** BEGIN Supplied entries **

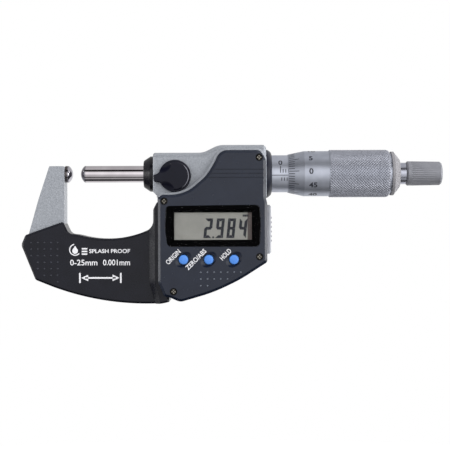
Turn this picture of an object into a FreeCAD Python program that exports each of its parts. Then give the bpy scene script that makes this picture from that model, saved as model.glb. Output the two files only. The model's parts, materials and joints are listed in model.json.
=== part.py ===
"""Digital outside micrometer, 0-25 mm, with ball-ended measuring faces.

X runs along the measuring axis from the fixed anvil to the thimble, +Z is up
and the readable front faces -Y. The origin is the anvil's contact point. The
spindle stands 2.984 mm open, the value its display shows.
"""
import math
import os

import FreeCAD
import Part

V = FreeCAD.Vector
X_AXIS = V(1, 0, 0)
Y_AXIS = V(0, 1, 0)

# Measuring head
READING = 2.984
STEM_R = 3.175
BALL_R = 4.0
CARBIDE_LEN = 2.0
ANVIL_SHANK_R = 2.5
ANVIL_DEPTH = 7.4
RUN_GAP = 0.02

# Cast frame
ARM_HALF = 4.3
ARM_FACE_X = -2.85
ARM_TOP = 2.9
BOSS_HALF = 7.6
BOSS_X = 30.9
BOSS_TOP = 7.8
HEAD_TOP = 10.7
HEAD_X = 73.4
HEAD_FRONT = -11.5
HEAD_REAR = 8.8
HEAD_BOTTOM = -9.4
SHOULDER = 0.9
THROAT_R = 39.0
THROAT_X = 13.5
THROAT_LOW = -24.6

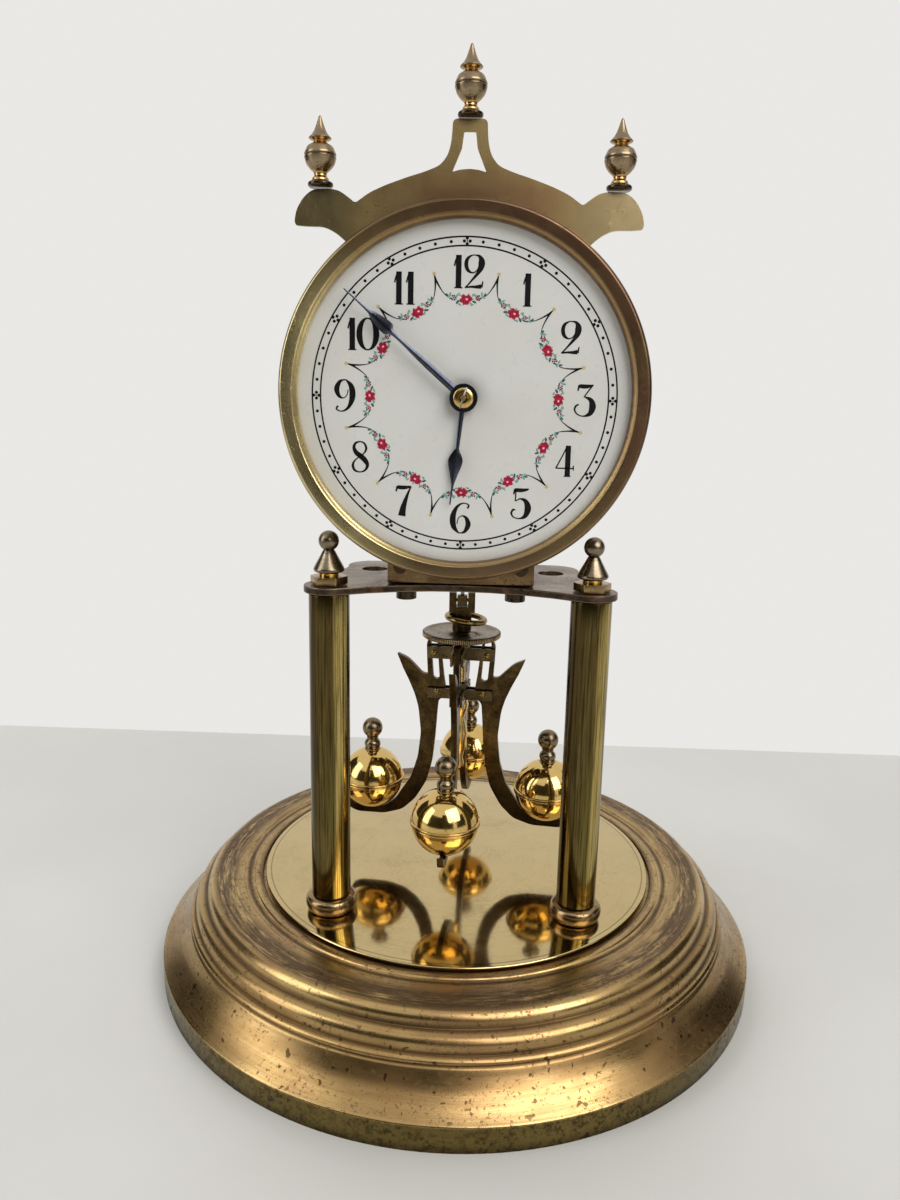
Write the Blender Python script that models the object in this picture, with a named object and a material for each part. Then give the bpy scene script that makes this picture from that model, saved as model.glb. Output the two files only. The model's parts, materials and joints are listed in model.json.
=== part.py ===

** END Supplied entries **
** BEGIN Supplied entries **

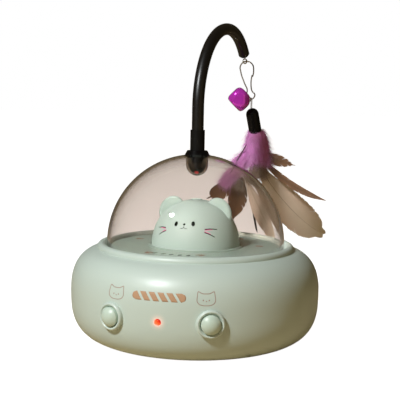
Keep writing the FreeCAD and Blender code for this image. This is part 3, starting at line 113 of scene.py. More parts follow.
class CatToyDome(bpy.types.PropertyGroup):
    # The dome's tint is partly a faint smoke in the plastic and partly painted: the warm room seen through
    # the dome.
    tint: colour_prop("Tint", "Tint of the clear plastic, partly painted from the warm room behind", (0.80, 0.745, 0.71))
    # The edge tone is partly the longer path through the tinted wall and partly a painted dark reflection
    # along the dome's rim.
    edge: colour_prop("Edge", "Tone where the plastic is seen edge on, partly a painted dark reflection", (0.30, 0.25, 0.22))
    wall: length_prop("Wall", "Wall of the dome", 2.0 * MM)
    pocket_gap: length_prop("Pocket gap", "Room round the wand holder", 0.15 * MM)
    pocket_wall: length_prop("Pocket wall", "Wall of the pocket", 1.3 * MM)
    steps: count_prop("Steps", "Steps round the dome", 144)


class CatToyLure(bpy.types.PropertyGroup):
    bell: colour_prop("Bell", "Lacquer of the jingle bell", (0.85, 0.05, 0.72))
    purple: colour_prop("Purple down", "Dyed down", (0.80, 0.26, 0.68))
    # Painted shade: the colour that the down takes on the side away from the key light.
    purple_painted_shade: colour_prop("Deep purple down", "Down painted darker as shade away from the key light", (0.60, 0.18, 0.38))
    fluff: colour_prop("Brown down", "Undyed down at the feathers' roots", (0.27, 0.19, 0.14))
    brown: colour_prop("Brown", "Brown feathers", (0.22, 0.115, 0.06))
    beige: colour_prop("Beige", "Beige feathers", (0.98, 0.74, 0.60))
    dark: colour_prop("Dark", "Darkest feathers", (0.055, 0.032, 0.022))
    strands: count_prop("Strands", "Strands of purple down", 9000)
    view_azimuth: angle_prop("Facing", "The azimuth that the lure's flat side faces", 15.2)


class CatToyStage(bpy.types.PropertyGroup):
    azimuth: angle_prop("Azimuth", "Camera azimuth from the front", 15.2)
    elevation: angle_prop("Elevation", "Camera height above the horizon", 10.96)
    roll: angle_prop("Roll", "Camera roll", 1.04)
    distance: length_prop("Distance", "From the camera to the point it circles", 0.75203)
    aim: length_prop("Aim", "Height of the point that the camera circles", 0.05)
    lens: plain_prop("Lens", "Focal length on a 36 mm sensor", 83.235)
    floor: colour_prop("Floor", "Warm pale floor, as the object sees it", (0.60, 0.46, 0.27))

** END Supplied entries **
** BEGIN Supplied entries **

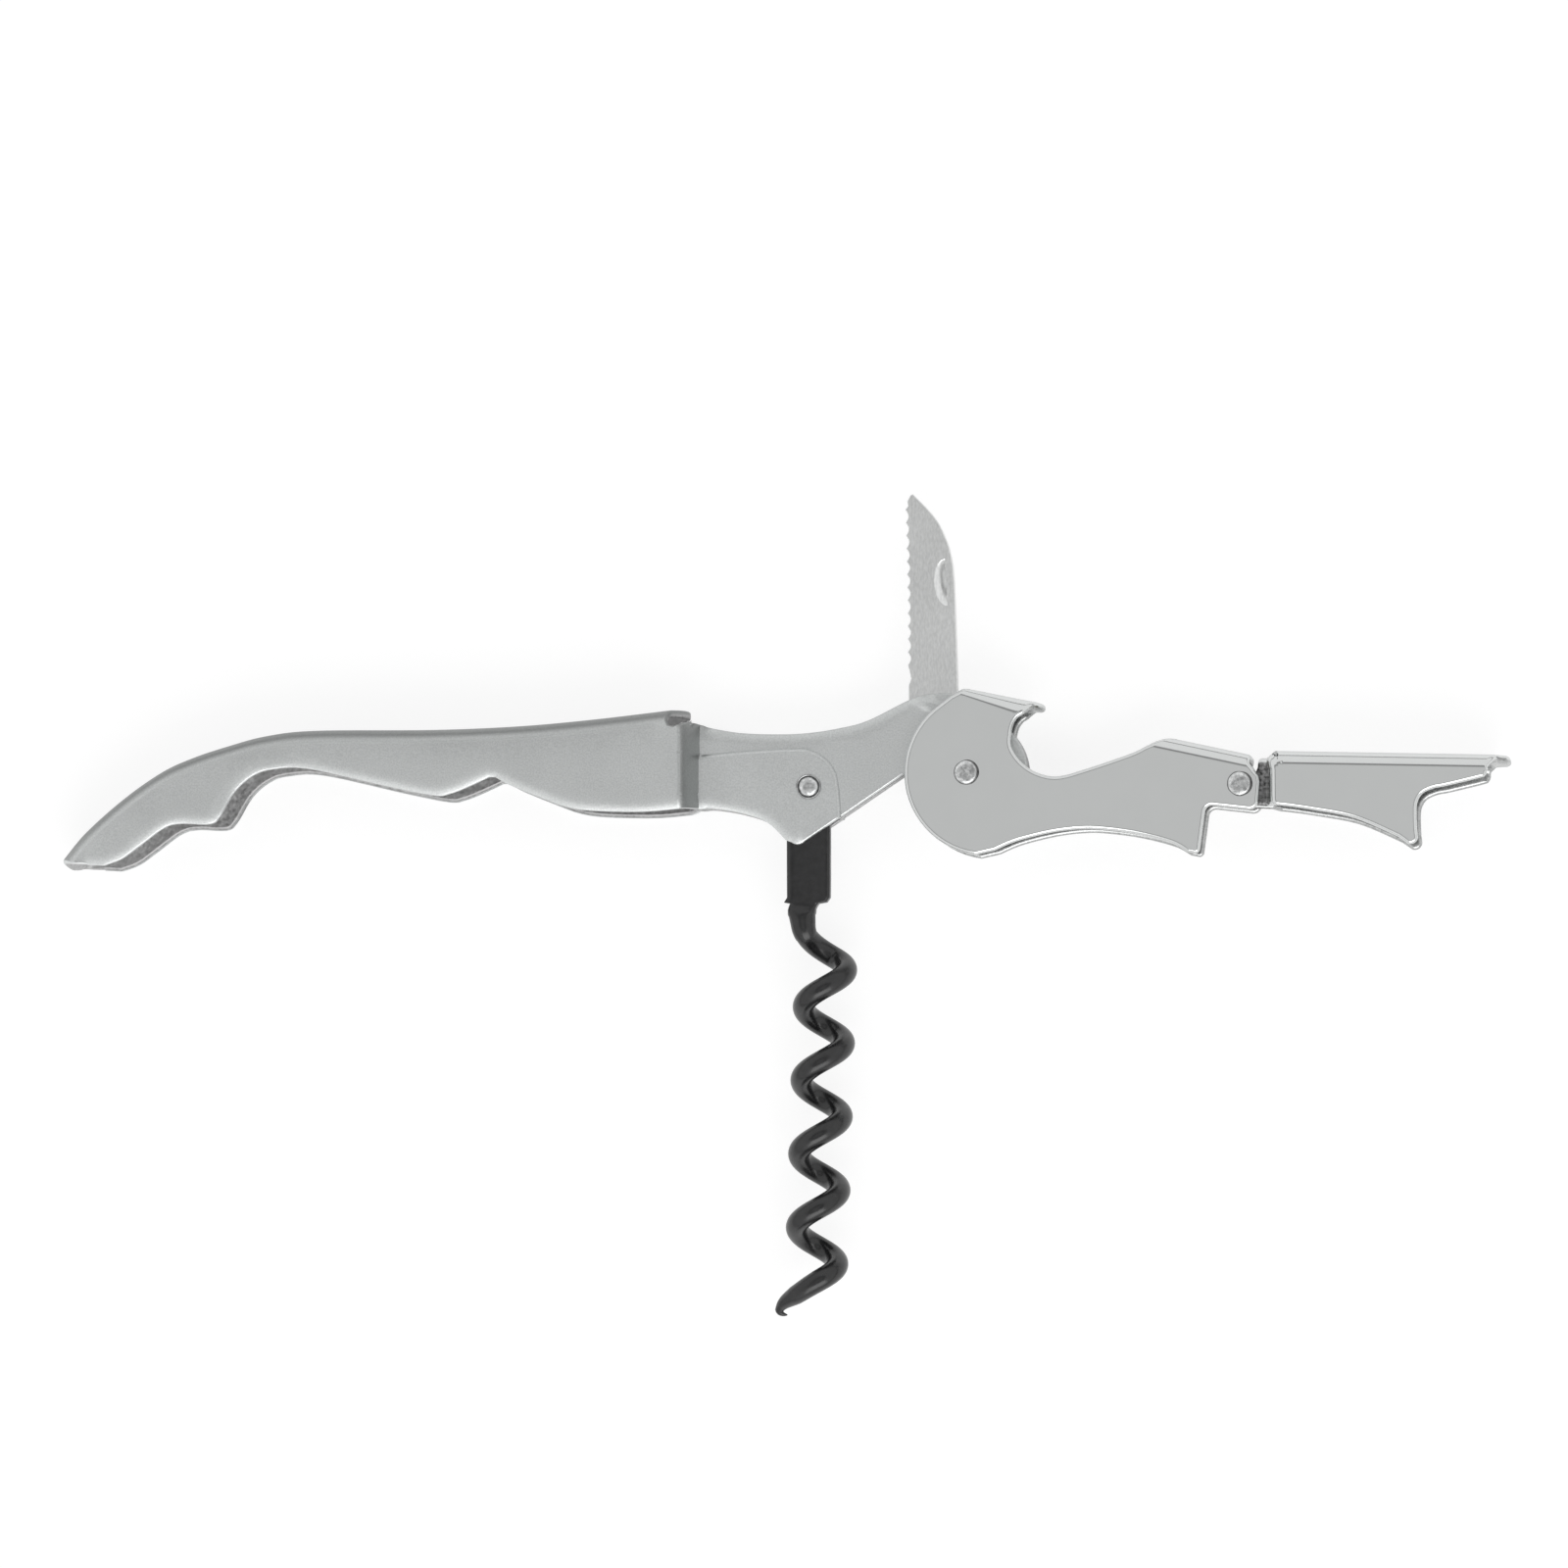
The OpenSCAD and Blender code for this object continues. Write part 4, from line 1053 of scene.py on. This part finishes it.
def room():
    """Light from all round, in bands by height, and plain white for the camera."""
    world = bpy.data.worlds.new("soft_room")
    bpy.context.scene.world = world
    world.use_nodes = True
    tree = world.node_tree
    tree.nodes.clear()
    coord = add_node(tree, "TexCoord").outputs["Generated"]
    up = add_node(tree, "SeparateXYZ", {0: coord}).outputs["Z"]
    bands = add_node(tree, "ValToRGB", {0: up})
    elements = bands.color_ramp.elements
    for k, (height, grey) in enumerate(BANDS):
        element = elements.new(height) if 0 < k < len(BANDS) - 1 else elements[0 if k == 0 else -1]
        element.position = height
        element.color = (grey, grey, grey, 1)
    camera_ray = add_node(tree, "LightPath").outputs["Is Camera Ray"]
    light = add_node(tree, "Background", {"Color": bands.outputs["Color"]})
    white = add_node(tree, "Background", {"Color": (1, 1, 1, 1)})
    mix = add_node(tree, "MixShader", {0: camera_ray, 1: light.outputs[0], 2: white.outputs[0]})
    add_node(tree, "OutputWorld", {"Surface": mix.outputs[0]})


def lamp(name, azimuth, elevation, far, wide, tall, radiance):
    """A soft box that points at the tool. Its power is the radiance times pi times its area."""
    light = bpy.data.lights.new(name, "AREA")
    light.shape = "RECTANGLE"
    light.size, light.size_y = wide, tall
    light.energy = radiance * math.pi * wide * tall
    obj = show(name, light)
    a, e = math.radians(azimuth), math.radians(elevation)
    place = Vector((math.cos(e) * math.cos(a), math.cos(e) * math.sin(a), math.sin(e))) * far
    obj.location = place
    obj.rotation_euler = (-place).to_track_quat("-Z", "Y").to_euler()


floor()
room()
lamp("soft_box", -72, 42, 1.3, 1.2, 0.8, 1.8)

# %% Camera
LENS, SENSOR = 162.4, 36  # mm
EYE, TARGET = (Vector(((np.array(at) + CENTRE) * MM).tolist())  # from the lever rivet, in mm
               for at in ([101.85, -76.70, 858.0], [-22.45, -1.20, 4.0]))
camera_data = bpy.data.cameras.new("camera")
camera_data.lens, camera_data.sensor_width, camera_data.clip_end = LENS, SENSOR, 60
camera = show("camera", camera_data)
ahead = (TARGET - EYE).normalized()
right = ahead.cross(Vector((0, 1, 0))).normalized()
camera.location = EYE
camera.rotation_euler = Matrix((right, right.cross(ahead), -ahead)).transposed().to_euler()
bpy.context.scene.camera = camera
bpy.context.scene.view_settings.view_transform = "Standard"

** END Supplied entries **

**Directive**. Above are some lines. Repeat exactly, and only, those from the line that has "Turn this picture" through the line that has "THROAT_LOW = -24.6".

**Task solution**.
Turn this picture of an object into a FreeCAD Python program that exports each of its parts. Then give the bpy scene script that makes this picture from that model, saved as model.glb. Output the two files only. The model's parts, materials and joints are listed in model.json.
=== part.py ===
"""Digital outside micrometer, 0-25 mm, with ball-ended measuring faces.

X runs along the measuring axis from the fixed anvil to the thimble, +Z is up
and the readable front faces -Y. The origin is the anvil's contact point. The
spindle stands 2.984 mm open, the value its display shows.
"""
import math
import os

import FreeCAD
import Part

V = FreeCAD.Vector
X_AXIS = V(1, 0, 0)
Y_AXIS = V(0, 1, 0)

# Measuring head
READING = 2.984
STEM_R = 3.175
BALL_R = 4.0
CARBIDE_LEN = 2.0
ANVIL_SHANK_R = 2.5
ANVIL_DEPTH = 7.4
RUN_GAP = 0.02

# Cast frame
ARM_HALF = 4.3
ARM_FACE_X = -2.85
ARM_TOP = 2.9
BOSS_HALF = 7.6
BOSS_X = 30.9
BOSS_TOP = 7.8
HEAD_TOP = 10.7
HEAD_X = 73.4
HEAD_FRONT = -11.5
HEAD_REAR = 8.8
HEAD_BOTTOM = -9.4
SHOULDER = 0.9
THROAT_R = 39.0
THROAT_X = 13.5
THROAT_LOW = -24.6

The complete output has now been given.